* Request *
Your task is to tally the lines of the listing containing the word "piece" and report the figure alone.

* Input for this task *
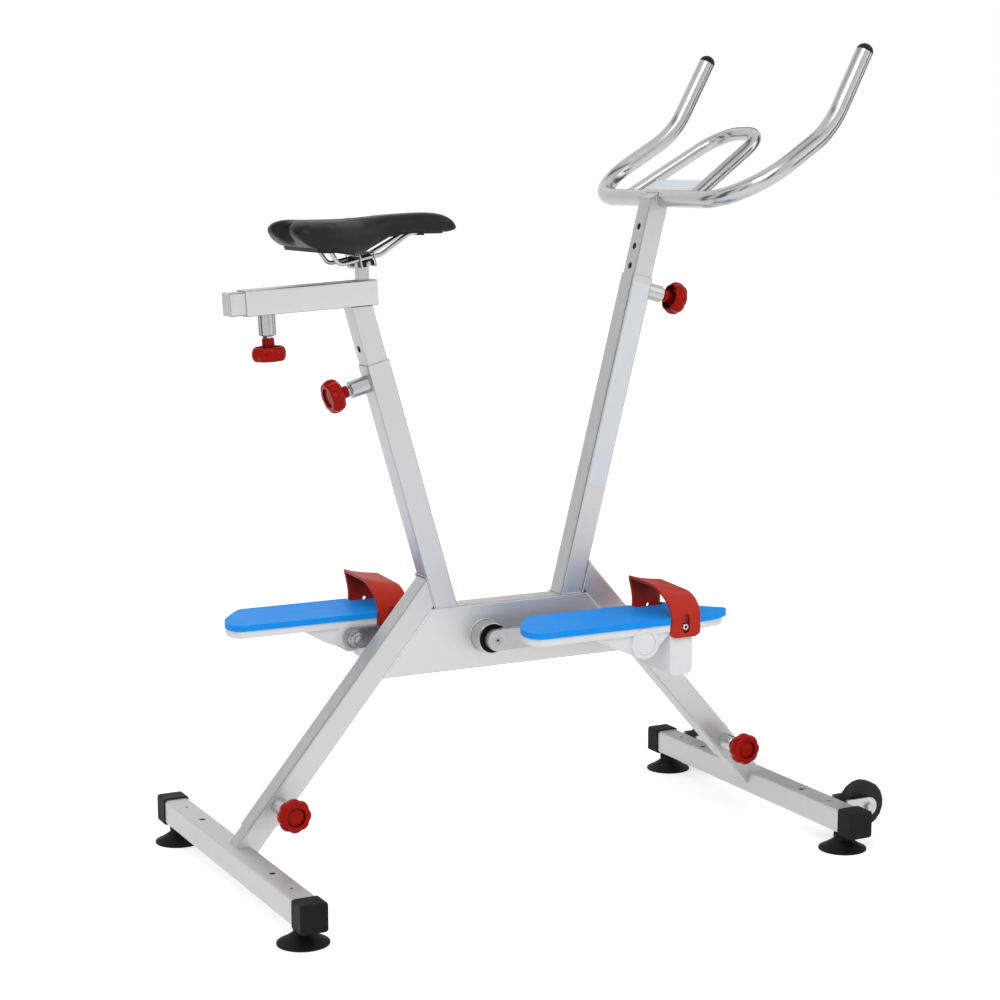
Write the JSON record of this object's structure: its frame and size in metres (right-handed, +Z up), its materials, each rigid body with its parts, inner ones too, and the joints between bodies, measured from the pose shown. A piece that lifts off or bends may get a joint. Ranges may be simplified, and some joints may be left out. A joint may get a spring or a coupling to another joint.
{
  "type": "aqua bike",
  "caption": "Underwater exercise bike: steel frame with telescoping legs, posts and seat slide, long strapped pedals, horned handlebar, suction feet and transport wheels.",
  "frame": {"origin": "on the floor plane below the middle of the bounding box, between the two foot bars", "axes": "+X forward in the riding direction, +Y to the rider's left, +Z up"},
  "size_m": [1.1048, 0.64, 1.3112],
  "materials": {
    "satin_steel": "fine satin stainless steel",
    "polished_steel": "mirror polished stainless steel",
    "bearing_steel": "ground",
    "black_rubber": "matt moulded rubber",
    "wheel_rubber": "matt hard rubber",
    "black_plastic": "fine grained moulding",
    "red_knob": "glossy moulded plastic",
    "white_plastic": "smooth moulded plastic",
    "blue_pad": "soft grained foam rubber",
    "red_strap": "soft moulded rubber",
    "saddle_cover": "grained synthetic leather with a low sheen",
    "label_foil": "bare satin foil"
  },
  "bodies": {
    "frame": {"cross_beam": "satin_steel", "seat_tube": "satin_steel", "handlebar_tube": "satin_steel", "rear_leg_tube": "satin_steel", "front_leg_tube": "satin_steel", "bearing_housing": "polished_steel", "right_bearing": "bearing_steel", "left_bearing": "bearing_steel", "right_shaft_seal": "black_rubber", "left_shaft_seal": "black_rubber"},
    "rear_leg_foot": {"rear_foot": "satin_steel", "rear_right_cap": "black_rubber", "rear_left_cap": "black_rubber", "rear_right_suction_cup": "black_rubber", "rear_left_suction_cup": "black_rubber"},
    "front_leg_foot": {"front_foot": "satin_steel", "front_right_cap": "black_rubber", "front_left_cap": "black_rubber", "front_right_suction_cup": "black_rubber", "front_left_suction_cup": "black_rubber", "right_wheel_bolt": "polished_steel", "left_wheel_bolt": "polished_steel"},
    "right_wheel_body": {"right_wheel": "wheel_rubber"},
    "left_wheel_body": {"left_wheel": "wheel_rubber"},
    "seat_mast": {"seat_post": "satin_steel", "seat_box": "satin_steel"},
    "saddle_slider": {"slide_tube": "satin_steel", "saddle_pillar": "polished_steel"},
    "saddle_head": {"saddle_clamp": "polished_steel", "saddle_clamp_bolt": "polished_steel"},
    "saddle_top": {"saddle_rails": "polished_steel", "saddle_shell": "black_plastic", "saddle_pad": "saddle_cover"},
    "handlebar_mast": {"handlebar_post": "satin_steel", "handlebar": "polished_steel", "handlebar_loop": "polished_steel", "label_plate": "label_foil", "right_bar_plug": "black_plastic", "left_bar_plug": "black_plastic"},
    "crank_set": {"crank_axle": "polished_steel", "right_crank": "satin_steel", "left_crank": "satin_steel", "right_crank_bolt": "polished_steel", "left_crank_bolt": "polished_steel", "right_pedal_spindle": "polished_steel", "left_pedal_spindle": "polished_steel"},
    "right_pedal": {"right_pedal_body": "white_plastic", "right_pedal_hub_cap": "white_plastic", "right_foot_pad": "blue_pad", "right_foot_strap": "red_strap"},
    "left_pedal": {"left_pedal_body": "white_plastic", "left_pedal_hub_cap": "white_plastic", "left_foot_pad": "blue_pad", "left_foot_strap": "red_strap"},
    "seat_tube_clamp": {"seat_tube_knob": "red_knob"},
    "handlebar_tube_clamp": {"handlebar_tube_knob": "red_knob"},
    "rear_leg_clamp": {"rear_leg_knob": "red_knob"},
    "front_leg_clamp": {"front_leg_knob": "red_knob"},
    "seat_slide_clamp": {"seat_slide_knob": "red_knob"}
  },
  "joints": [
    {"name": "rear_leg_slide", "type": "slide", "parent": "frame", "child": "rear_leg_foot", "axis": [-0.6428, 0, -0.766], "range_m": [-0.02, 0.12]},
    {"name": "front_leg_slide", "type": "slide", "parent": "frame", "child": "front_leg_foot", "axis": [0.6561, 0, -0.7547], "range_m": [-0.02, 0.12]},
    {"name": "seat_post_slide", "type": "slide", "parent": "frame", "child": "seat_mast", "axis": [-0.2756, 0, 0.9613], "range_m": [-0.08, 0.1]},
    {"name": "handlebar_post_slide", "type": "slide", "parent": "frame", "child": "handlebar_mast", "axis": [0.2504, 0, 0.9681], "range_m": [-0.1, 0.1]},
    {"name": "seat_slide", "type": "slide", "parent": "seat_mast", "child": "saddle_slider", "axis": [0.9986, 0, 0.0523], "range_m": [-0.1, 0]},
    {"name": "saddle_tilt", "type": "hinge", "parent": "saddle_slider", "child": "saddle_head", "pos_m": [-0.28593, 0, 0.972], "axis": [0, 1, 0], "range_deg": [-12, 12]},
    {"name": "saddle_rail_slide", "type": "slide", "parent": "saddle_head", "child": "saddle_top", "axis": [0.9792, 0, 0.2028], "range_m": [-0.006, 0.02]},
    {"name": "crank_turn", "type": "hinge", "parent": "frame", "child": "crank_set", "pos_m": [-0.08593, 0, 0.36675], "axis": [0, 1, 0], "continuous": true},
    {"name": "right_pedal_turn", "type": "hinge", "parent": "crank_set", "child": "right_pedal", "pos_m": [0.11007, 0, 0.36675], "axis": [0, 1, 0], "continuous": true},
    {"name": "left_pedal_turn", "type": "hinge", "parent": "crank_set", "child": "left_pedal", "pos_m": [-0.28193, 0, 0.36675], "axis": [0, 1, 0], "continuous": true},
    {"name": "right_wheel_turn", "type": "hinge", "parent": "front_leg_foot", "child": "right_wheel_body", "pos_m": [0.51302, 0, 0.057], "axis": [0, 1, 0], "continuous": true},
    {"name": "left_wheel_turn", "type": "hinge", "parent": "front_leg_foot", "child": "left_wheel_body", "pos_m": [0.51302, 0, 0.057], "axis": [0, 1, 0], "continuous": true},
    {"name": "seat_tube_clamp_turn", "type": "hinge", "parent": "frame", "child": "seat_tube_clamp", "pos_m": [-0.27898, 0, 0.784], "axis": [-0.9613, 0, -0.2756], "range_deg": [0, 720]},
    {"name": "handlebar_tube_clamp_turn", "type": "hinge", "parent": "frame", "child": "handlebar_tube_clamp", "pos_m": [0.22442, 0, 0.915], "axis": [0.9681, 0, -0.2504], "range_deg": [0, 720]},
    {"name": "rear_leg_clamp_turn", "type": "hinge", "parent": "frame", "child": "rear_leg_clamp", "pos_m": [-0.44681, -0.02, 0.1295], "axis": [0, -1, 0], "range_deg": [0, 720]},
    {"name": "front_leg_clamp_turn", "type": "hinge", "parent": "frame", "child": "front_leg_clamp", "pos_m": [0.3806, -0.02, 0.131], "axis": [0, -1, 0], "range_deg": [0, 720]},
    {"name": "seat_slide_clamp_turn", "type": "hinge", "parent": "seat_mast", "child": "seat_slide_clamp", "pos_m": [-0.44538, 0, 0.89842], "axis": [0.0523, 0, -0.9986], "range_deg": [0, 720]}
  ]
}
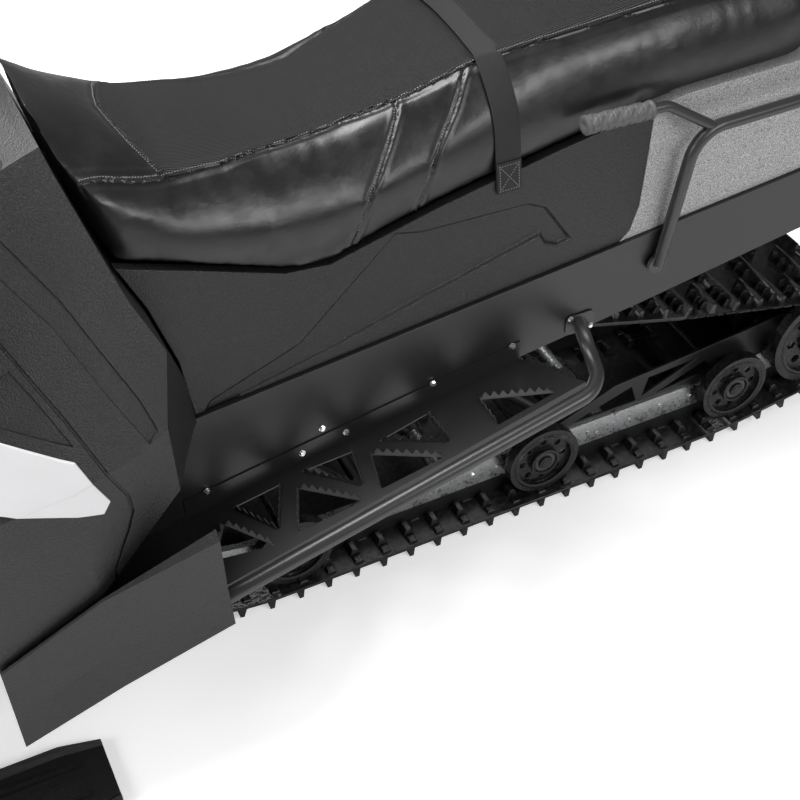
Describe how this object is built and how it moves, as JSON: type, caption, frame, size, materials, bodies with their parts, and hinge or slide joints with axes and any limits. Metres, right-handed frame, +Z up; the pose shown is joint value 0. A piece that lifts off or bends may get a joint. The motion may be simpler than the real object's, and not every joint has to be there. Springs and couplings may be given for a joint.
{
  "type": "snowmobile",
  "caption": "Touring snowmobile with a rubber track under a sheet-metal tunnel, steerable skis, a long seat with pillion hump and strap, open running boards, rear rack.",
  "frame": {"origin": "on the ground under the middle of the machine's box", "axes": "+X forward, +Y to the rider's left, +Z up"},
  "size_m": [3.22, 1.154, 1.44],
  "materials": {
    "dark_paint": "satin",
    "silver_paint": "satin",
    "pale_trim": "semi-gloss",
    "body_plastic": "matte, fine grain",
    "hard_plastic": "matte",
    "track_rubber": "matte",
    "grip_rubber": "matte",
    "rail_alloy": "satin",
    "steel": "brushed",
    "seat_cover": "semi-gloss vinyl",
    "webbing": "woven",
    "clear_shield": "smoked",
    "lamp_lens": "clear",
    "tail_lens": "gloss",
    "engine_block": "cast"
  },
  "bodies": {
    "chassis": {"track": "track_rubber", "sliders": "hard_plastic", "slide_rails": "rail_alloy", "rail_plates": "dark_paint", "bogie_wheels": "hard_plastic", "rear_axle": "hard_plastic", "drive_axle": "hard_plastic", "carrier_axle": "hard_plastic", "swing_arms": "dark_paint", "track_shocks": "steel", "tunnel": "dark_paint", "footboard_left": "dark_paint", "footboard_right": "dark_paint", "board_tubes": "dark_paint", "foot_well_left": "body_plastic", "foot_well_right": "body_plastic", "console": "body_plastic", "hood": "body_plastic", "side_panel_left": "body_plastic", "side_panel_right": "body_plastic", "side_trims": "pale_trim", "headlamps": "lamp_lens", "bulkhead": "dark_paint", "engine": "engine_block", "front_arms": "dark_paint", "ski_shocks": "steel", "windshield": "clear_shield", "dash": "hard_plastic", "belly_pan": "hard_plastic", "front_bumper": "dark_paint", "seat_cushion": "seat_cover", "seat_panel_left": "body_plastic", "seat_panel_right": "body_plastic", "tail_fairing": "silver_paint", "seat_strap": "webbing", "rack": "dark_paint", "passenger_grips": "grip_rubber", "tail_lamp": "tail_lens", "snow_flap": "hard_plastic"},
    "handlebar": {"handlebar": "dark_paint", "hand_grips": "grip_rubber", "hand_levers": "hard_plastic"},
    "ski_left": {"ski_left": "hard_plastic", "spindle_left": "steel"},
    "ski_right": {"ski_right": "hard_plastic", "spindle_right": "steel"},
    "pitman": {"steering_arm": "steel"},
    "tie_rod_left": {"tie_rod_left": "steel"},
    "tie_rod_right": {"tie_rod_right": "steel"}
  },
  "joints": [
    {"name": "steer", "type": "hinge", "parent": "chassis", "child": "handlebar", "pos_m": [0.64, 0, 1.3], "axis": [-0.3487, 0, 0.9373], "range_deg": [-35, 35]},
    {"name": "ski_turn_left", "type": "hinge", "parent": "chassis", "child": "ski_left", "pos_m": [1.089, 0.452, 0.205], "axis": [-0.1961, 0, 0.9806], "range_deg": [-28.5, 28.5]},
    {"name": "ski_turn_right", "type": "hinge", "parent": "chassis", "child": "ski_right", "pos_m": [1.089, -0.452, 0.205], "axis": [-0.1961, 0, 0.9806], "range_deg": [-28.5, 28.5]},
    {"name": "pitman_turn", "type": "hinge", "parent": "chassis", "child": "pitman", "pos_m": [1.074, 0, 0.28], "axis": [-0.1961, 0, 0.9806], "range_deg": [-28.5, 28.5]},
    {"name": "tie_turn_left", "type": "hinge", "parent": "pitman", "child": "tie_rod_left", "pos_m": [1.01517, 0.024, 0.26823], "axis": [-0.1961, 0, 0.9806], "range_deg": [-28.5, 28.5]},
    {"name": "tie_turn_right", "type": "hinge", "parent": "pitman", "child": "tie_rod_right", "pos_m": [1.01517, -0.024, 0.26823], "axis": [-0.1961, 0, 0.9806], "range_deg": [-28.5, 28.5]}
  ],
  "couplings": [
    {"joint": "ski_turn_left", "follows": "steer", "ratio": 0.8},
    {"joint": "ski_turn_right", "follows": "steer", "ratio": 0.8},
    {"joint": "pitman_turn", "follows": "steer", "ratio": 0.8},
    {"joint": "tie_turn_left", "follows": "steer", "ratio": -0.8},
    {"joint": "tie_turn_right", "follows": "steer", "ratio": -0.8}
  ]
}
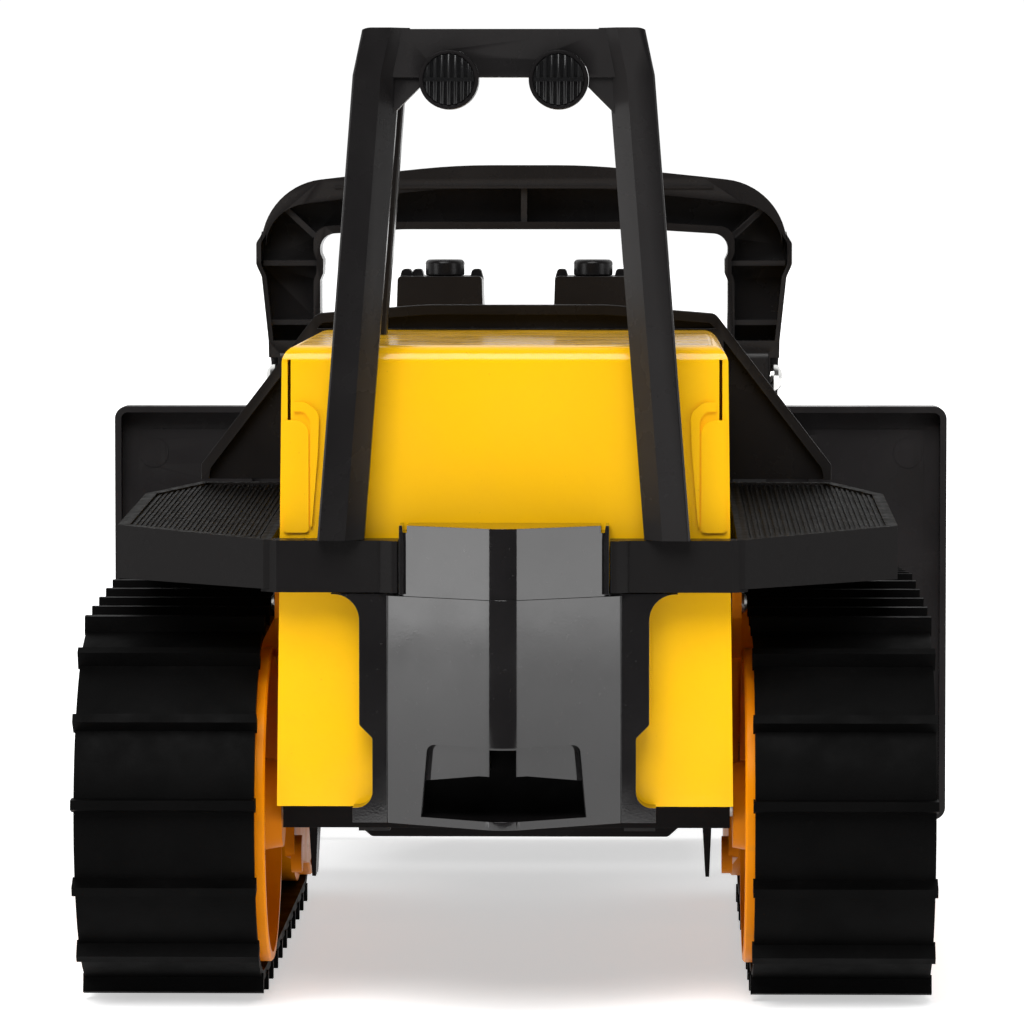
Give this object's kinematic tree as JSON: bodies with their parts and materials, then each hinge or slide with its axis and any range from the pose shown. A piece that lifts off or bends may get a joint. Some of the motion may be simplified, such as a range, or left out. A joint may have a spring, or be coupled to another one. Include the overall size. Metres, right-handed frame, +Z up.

* Response *
3